How Can I Verify ISO 22000 and HACCP Certifications for a Chinese Factory?
Anyone can Photoshop a logo. You would be shocked how often that happens. So how do you verify? First, ask for the certificate number and the name of the certifying body. It should be a recognized international firm—SGS, TÜV Rheinland, Eurofins, or a local Chinese equivalent that is accredited by the China National Accreditation Service for Conformity Assessment. CNAS is the big one. If they are legit, you can call the certification body directly and verify the scope of the certificate.
I tell my clients this: "Call them. It takes five minutes." The scope matters. Is the certificate for the farm? The dry mill? Or just the office? You want it to cover the processing and storage facility. Another red flag? A certificate that is set to expire next month and they have no renewal in process. That shows a lack of management. I keep our certifications at Shanghai Fumao current and, honestly, I overshare them. I want you to be bored by how many papers we have. Boredom means security. You should also check resources like the Global Food Safety Initiative to understand which schemes are benchmarked and recognized globally.

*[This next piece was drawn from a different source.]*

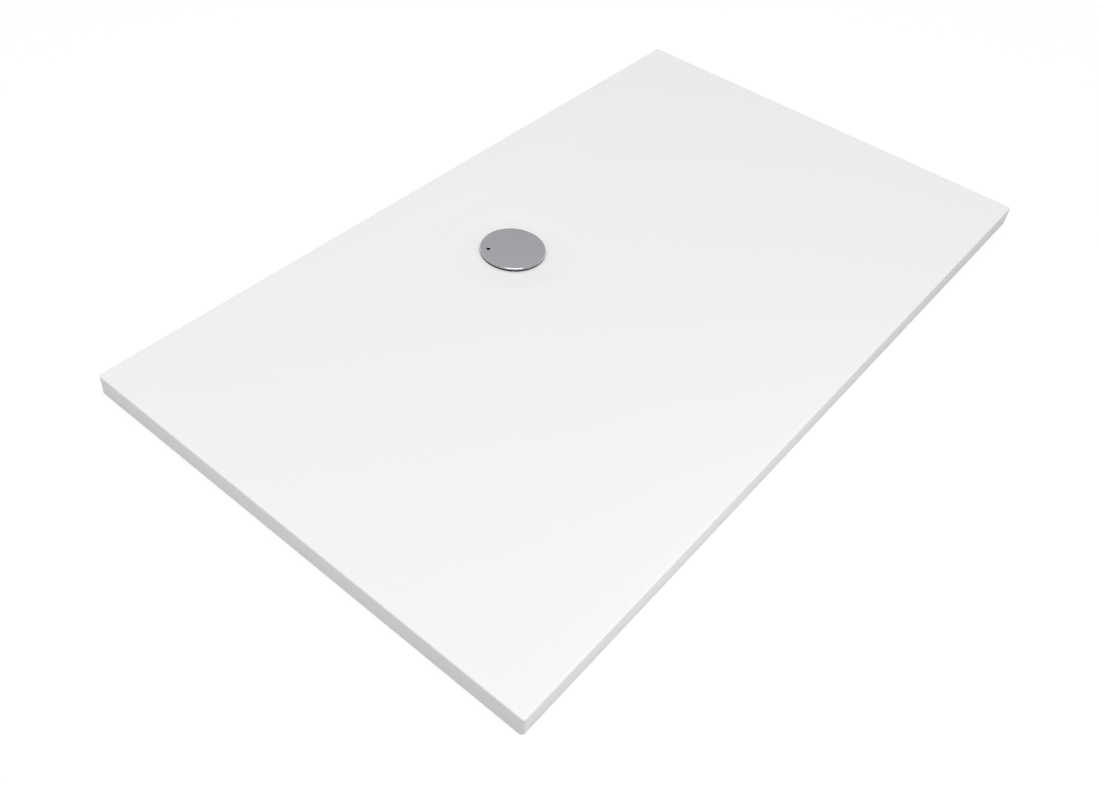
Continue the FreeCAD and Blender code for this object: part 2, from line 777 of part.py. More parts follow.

What Specific Defect Counts and Moisture Content Guarantees Are Standard for Export Grade Arabica?
This is where the conversation gets technical and where you separate the farmers from the fakers. You need to ask a very specific question: "What is your guaranteed defect count per 350 grams for Grade 1 Arabica?" The answer should be clear. For specialty grade, we are talking zero Category 1 defects (full black, full sour) and less than five Category 2 defects (partial sour, parchment, broken). For commercial Grade 1, the Specialty Coffee Association protocols allow a bit more, but not much.
Then, hit them with moisture. "What is your water activity level and moisture percentage at the time of stuffing the container?" You want moisture between 10.5% and 12%. Anything over 12.5% is a mold risk. Anything under 10% and the bean is brittle, dead in the roaster. We target 11% and we use GrainPro bags to keep it there.
I remember a buyer once asked me, "What is your protocol if the moisture is 12.6% at the port?" I told him: "We don't ship it. We send it back to the dry mill for further conditioning." That answer either scares them or makes them a customer for life. It is the second one that matters to me. If a factory cannot give you a straight number on defects and moisture, walk away. Just walk.
How Do I Evaluate Minimum Order Quantities and Payment Terms With Chinese Coffee Wholesalers?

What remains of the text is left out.